WHAT YOU WILL DO: Each line that follows should be printed again exactly as it stands.

DATA TO USE:
^^^^

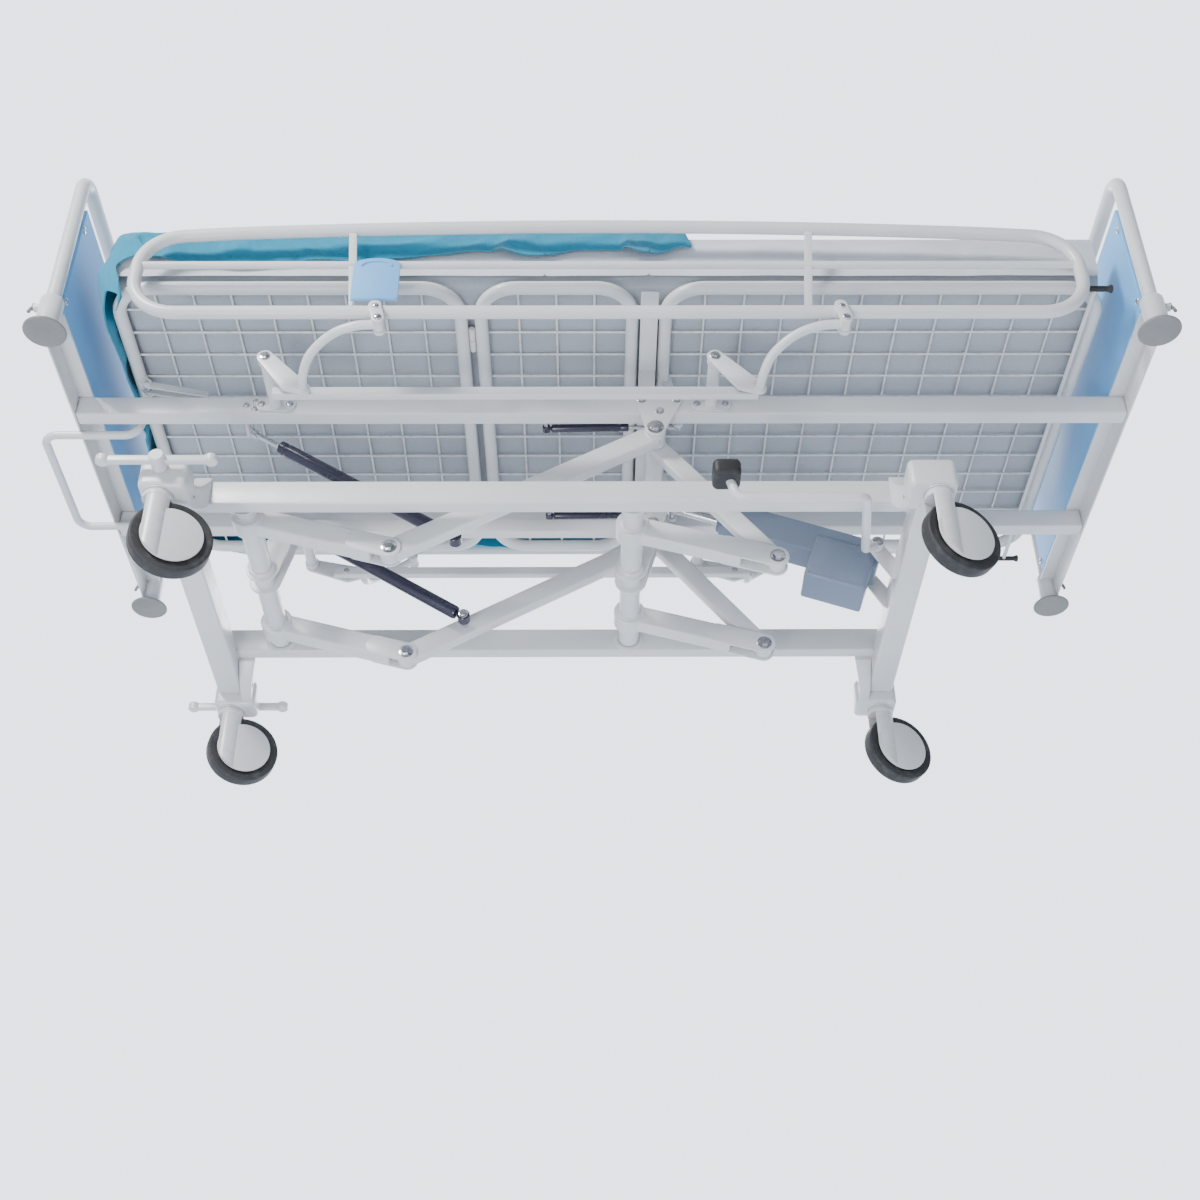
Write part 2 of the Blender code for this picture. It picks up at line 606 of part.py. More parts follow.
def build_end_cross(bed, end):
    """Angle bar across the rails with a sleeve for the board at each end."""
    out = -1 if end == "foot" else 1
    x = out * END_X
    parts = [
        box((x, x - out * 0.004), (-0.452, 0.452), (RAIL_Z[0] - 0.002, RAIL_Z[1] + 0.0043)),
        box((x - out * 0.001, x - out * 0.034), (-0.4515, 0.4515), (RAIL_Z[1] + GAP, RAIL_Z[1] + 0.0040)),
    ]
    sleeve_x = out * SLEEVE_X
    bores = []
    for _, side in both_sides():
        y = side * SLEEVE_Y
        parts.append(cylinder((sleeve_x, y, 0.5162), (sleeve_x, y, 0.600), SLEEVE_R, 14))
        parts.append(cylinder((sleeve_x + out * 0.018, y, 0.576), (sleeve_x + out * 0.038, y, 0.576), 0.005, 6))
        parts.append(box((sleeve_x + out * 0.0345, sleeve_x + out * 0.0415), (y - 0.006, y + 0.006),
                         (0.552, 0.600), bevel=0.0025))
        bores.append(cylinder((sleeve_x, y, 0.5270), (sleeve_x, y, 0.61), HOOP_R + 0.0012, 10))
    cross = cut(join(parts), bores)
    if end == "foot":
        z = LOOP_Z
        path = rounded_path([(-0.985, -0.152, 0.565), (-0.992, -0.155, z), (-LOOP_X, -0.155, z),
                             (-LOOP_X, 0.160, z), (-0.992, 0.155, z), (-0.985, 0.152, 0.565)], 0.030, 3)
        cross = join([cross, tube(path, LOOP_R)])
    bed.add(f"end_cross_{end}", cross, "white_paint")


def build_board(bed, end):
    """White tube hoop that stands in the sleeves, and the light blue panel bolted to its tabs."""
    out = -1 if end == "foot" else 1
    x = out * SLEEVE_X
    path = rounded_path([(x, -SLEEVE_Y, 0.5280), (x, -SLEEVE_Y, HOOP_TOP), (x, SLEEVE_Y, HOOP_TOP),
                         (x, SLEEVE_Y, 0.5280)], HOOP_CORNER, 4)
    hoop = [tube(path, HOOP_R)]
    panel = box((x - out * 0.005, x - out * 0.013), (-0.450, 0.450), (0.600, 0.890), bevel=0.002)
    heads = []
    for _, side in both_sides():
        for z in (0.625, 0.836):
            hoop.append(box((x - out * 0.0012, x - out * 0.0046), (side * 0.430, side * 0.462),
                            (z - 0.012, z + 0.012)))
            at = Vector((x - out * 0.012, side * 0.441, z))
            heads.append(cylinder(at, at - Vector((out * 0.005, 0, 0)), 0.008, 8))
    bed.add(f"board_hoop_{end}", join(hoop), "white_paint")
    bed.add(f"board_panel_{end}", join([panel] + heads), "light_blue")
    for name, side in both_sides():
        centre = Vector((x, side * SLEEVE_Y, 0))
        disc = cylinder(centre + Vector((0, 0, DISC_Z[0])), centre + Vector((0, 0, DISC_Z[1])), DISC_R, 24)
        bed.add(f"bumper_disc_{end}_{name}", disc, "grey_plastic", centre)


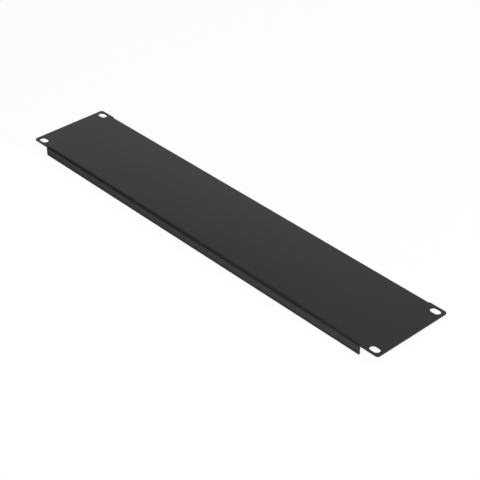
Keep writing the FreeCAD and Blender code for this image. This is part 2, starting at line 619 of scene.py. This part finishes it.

^^^^

ANSWER TO THE EXERCISE:
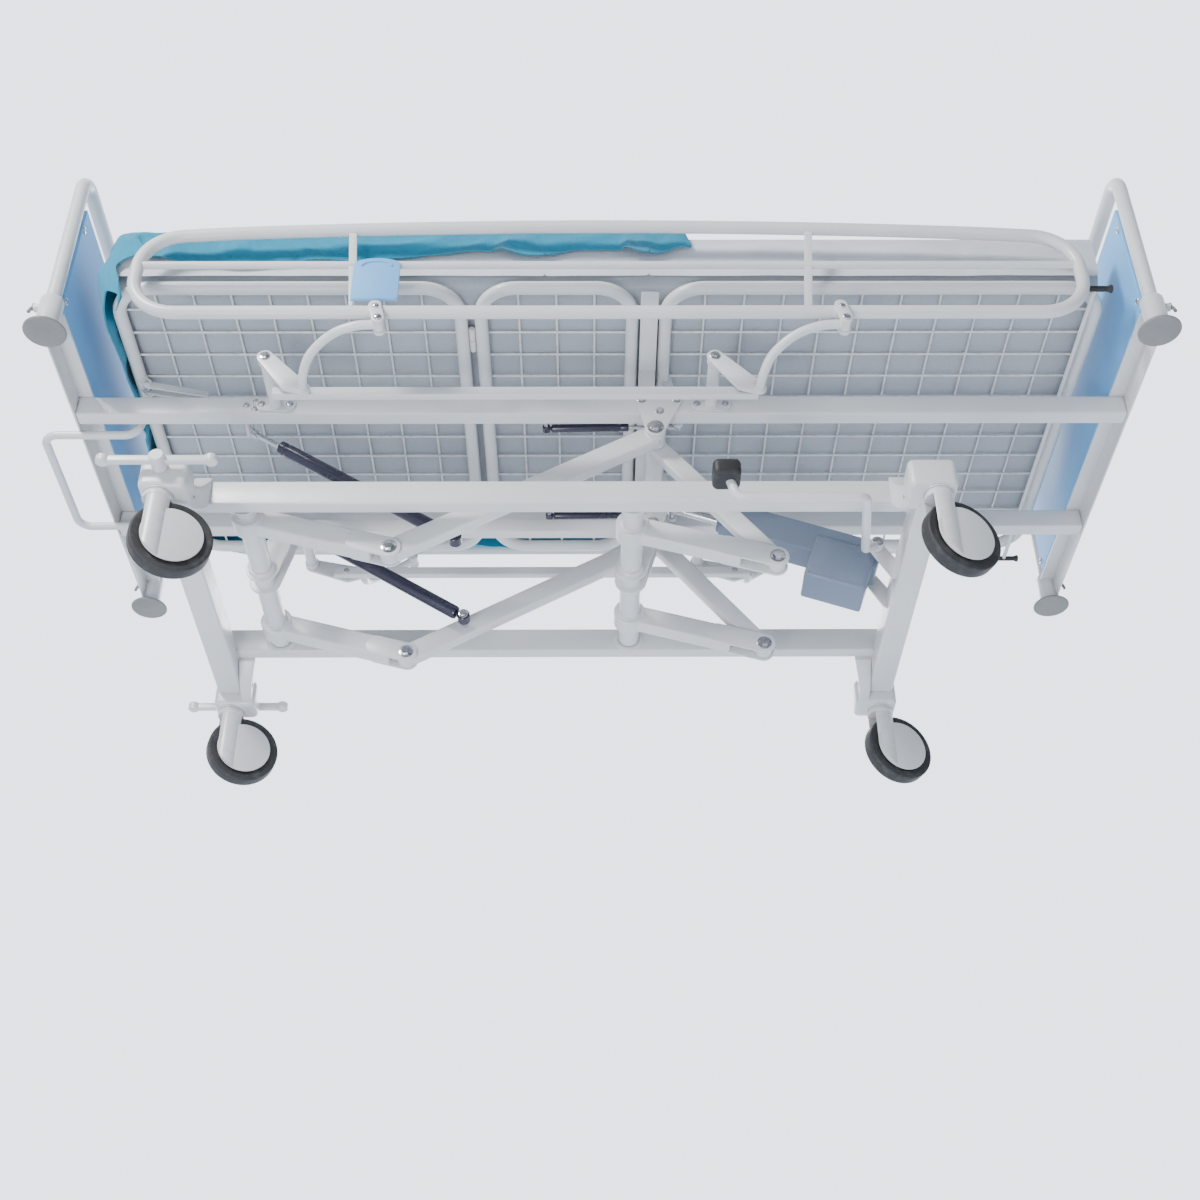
Write part 2 of the Blender code for this picture. It picks up at line 606 of part.py. More parts follow.
def build_end_cross(bed, end):
    """Angle bar across the rails with a sleeve for the board at each end."""
    out = -1 if end == "foot" else 1
    x = out * END_X
    parts = [
        box((x, x - out * 0.004), (-0.452, 0.452), (RAIL_Z[0] - 0.002, RAIL_Z[1] + 0.0043)),
        box((x - out * 0.001, x - out * 0.034), (-0.4515, 0.4515), (RAIL_Z[1] + GAP, RAIL_Z[1] + 0.0040)),
    ]
    sleeve_x = out * SLEEVE_X
    bores = []
    for _, side in both_sides():
        y = side * SLEEVE_Y
        parts.append(cylinder((sleeve_x, y, 0.5162), (sleeve_x, y, 0.600), SLEEVE_R, 14))
        parts.append(cylinder((sleeve_x + out * 0.018, y, 0.576), (sleeve_x + out * 0.038, y, 0.576), 0.005, 6))
        parts.append(box((sleeve_x + out * 0.0345, sleeve_x + out * 0.0415), (y - 0.006, y + 0.006),
                         (0.552, 0.600), bevel=0.0025))
        bores.append(cylinder((sleeve_x, y, 0.5270), (sleeve_x, y, 0.61), HOOP_R + 0.0012, 10))
    cross = cut(join(parts), bores)
    if end == "foot":
        z = LOOP_Z
        path = rounded_path([(-0.985, -0.152, 0.565), (-0.992, -0.155, z), (-LOOP_X, -0.155, z),
                             (-LOOP_X, 0.160, z), (-0.992, 0.155, z), (-0.985, 0.152, 0.565)], 0.030, 3)
        cross = join([cross, tube(path, LOOP_R)])
    bed.add(f"end_cross_{end}", cross, "white_paint")


def build_board(bed, end):
    """White tube hoop that stands in the sleeves, and the light blue panel bolted to its tabs."""
    out = -1 if end == "foot" else 1
    x = out * SLEEVE_X
    path = rounded_path([(x, -SLEEVE_Y, 0.5280), (x, -SLEEVE_Y, HOOP_TOP), (x, SLEEVE_Y, HOOP_TOP),
                         (x, SLEEVE_Y, 0.5280)], HOOP_CORNER, 4)
    hoop = [tube(path, HOOP_R)]
    panel = box((x - out * 0.005, x - out * 0.013), (-0.450, 0.450), (0.600, 0.890), bevel=0.002)
    heads = []
    for _, side in both_sides():
        for z in (0.625, 0.836):
            hoop.append(box((x - out * 0.0012, x - out * 0.0046), (side * 0.430, side * 0.462),
                            (z - 0.012, z + 0.012)))
            at = Vector((x - out * 0.012, side * 0.441, z))
            heads.append(cylinder(at, at - Vector((out * 0.005, 0, 0)), 0.008, 8))
    bed.add(f"board_hoop_{end}", join(hoop), "white_paint")
    bed.add(f"board_panel_{end}", join([panel] + heads), "light_blue")
    for name, side in both_sides():
        centre = Vector((x, side * SLEEVE_Y, 0))
        disc = cylinder(centre + Vector((0, 0, DISC_Z[0])), centre + Vector((0, 0, DISC_Z[1])), DISC_R, 24)
        bed.add(f"bumper_disc_{end}_{name}", disc, "grey_plastic", centre)


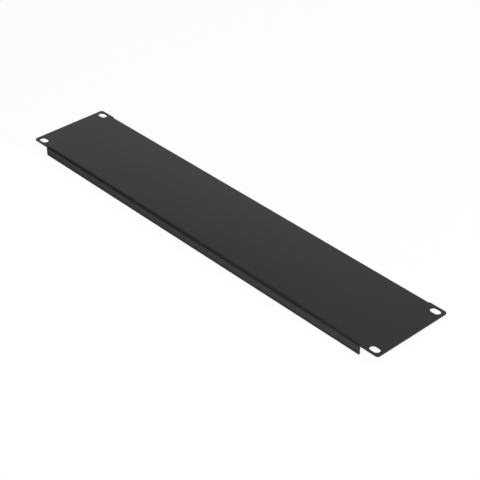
Keep writing the FreeCAD and Blender code for this image. This is part 2, starting at line 619 of scene.py. This part finishes it.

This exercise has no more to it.